The politics around the deal are already shaping its viability. Trump has claimed to be “close to a deal” with Iran dozens of times since the latest war phase began, a pattern media outlets have compiled into skeptical montages. In Tehran, the Foreign Ministry’s careful language about additional U.S. demands reflects the regime’s sensitivity to domestic critics who argue that giving nuclear concessions for limited sanctions relief would be unacceptable. Regional actors—from Israel to Gulf monarchies—are probing for clues about whether any U.S. guarantees will be backed by enforcement or subject to the same partisan reversals that doomed earlier agreements.
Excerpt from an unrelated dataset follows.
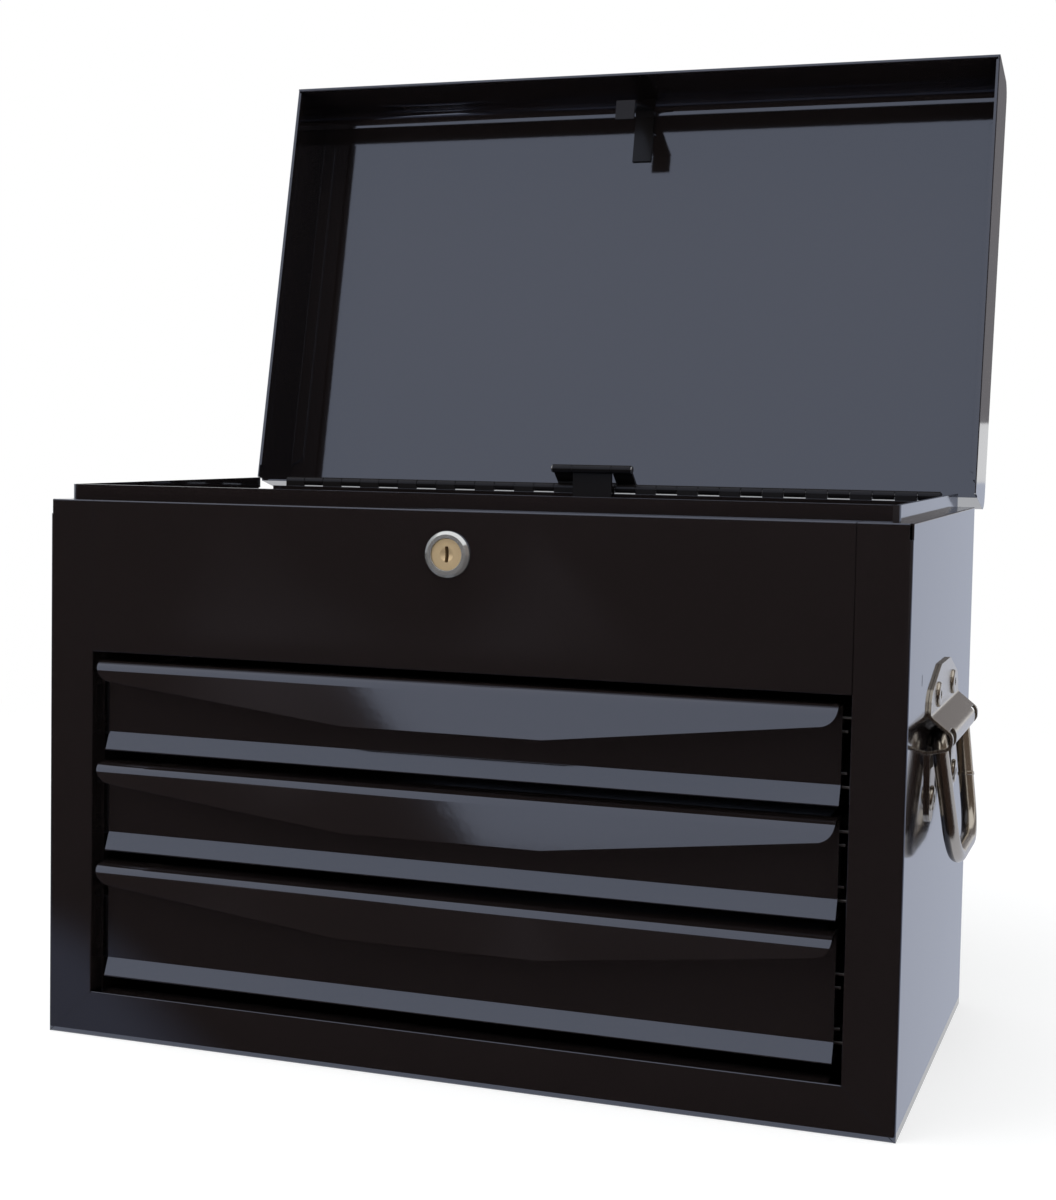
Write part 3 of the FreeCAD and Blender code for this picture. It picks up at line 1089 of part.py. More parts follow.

If the preliminary deal is formalized, the immediate change would be reduced risk of direct clashes and a clearer path for commercial shipping, at least for the 60‑day ceasefire extension Trump describes. If it stalls or collapses, Hormuz once again becomes a floating pressure valve: threatening tankers, targeting infrastructure, and signaling displeasure through calibrated attacks. The more Trump insists the war is over while Iran insists negotiations are incomplete, the more room there is for misread red lines and opportunistic spoilers.
Key Takeaways
- Trump claims the U.S. and Iran are close to a preliminary deal that would extend a ceasefire, reopen the Strait of Hormuz without tolls, and ease some U.S. sanctions.
- Under his description, Iran would reaffirm it will not pursue nuclear weapons, with core nuclear issues handled in a later, more detailed agreement.
- Iran’s Foreign Ministry says most clauses are agreed but accuses Washington of adding demands and rejects specific reports on timing and venue as speculation.
- Any sanctions relief and Hormuz opening would affect Iranian society, Gulf security, and global oil markets, while testing U.S. credibility after past deal reversals.
Outlook & Way Forward
Over the coming days, watch for whether Tehran’s leadership publicly endorses a preliminary framework or continues to talk in generalities about “understandings.” A clear, joint text—even one labeled interim—would reduce ambiguity and give shipping companies, energy traders, and regional militaries something concrete to plan around. Absent that, the gap between Trump’s declared “end of war” and Iran’s cautious language will keep risk premiums elevated.
The likely paths diverge sharply. A signed preliminary deal with visible sanctions easing and a tangible reduction in maritime friction could build its own constituency, making it harder for hard‑liners on either side to derail it quickly. Conversely, if Washington’s added demands are perceived in Tehran as overreach, Iran may lean again on its own leverage: proxy attacks, calibrated nuclear steps, and threats to Hormuz shipping. Either way, the episode is turning the Strait back into a barometer of U.S.–Iran relations—and reminding oil buyers, shippers, and regional civilians that their daily security still sits inside a negotiation they do not control.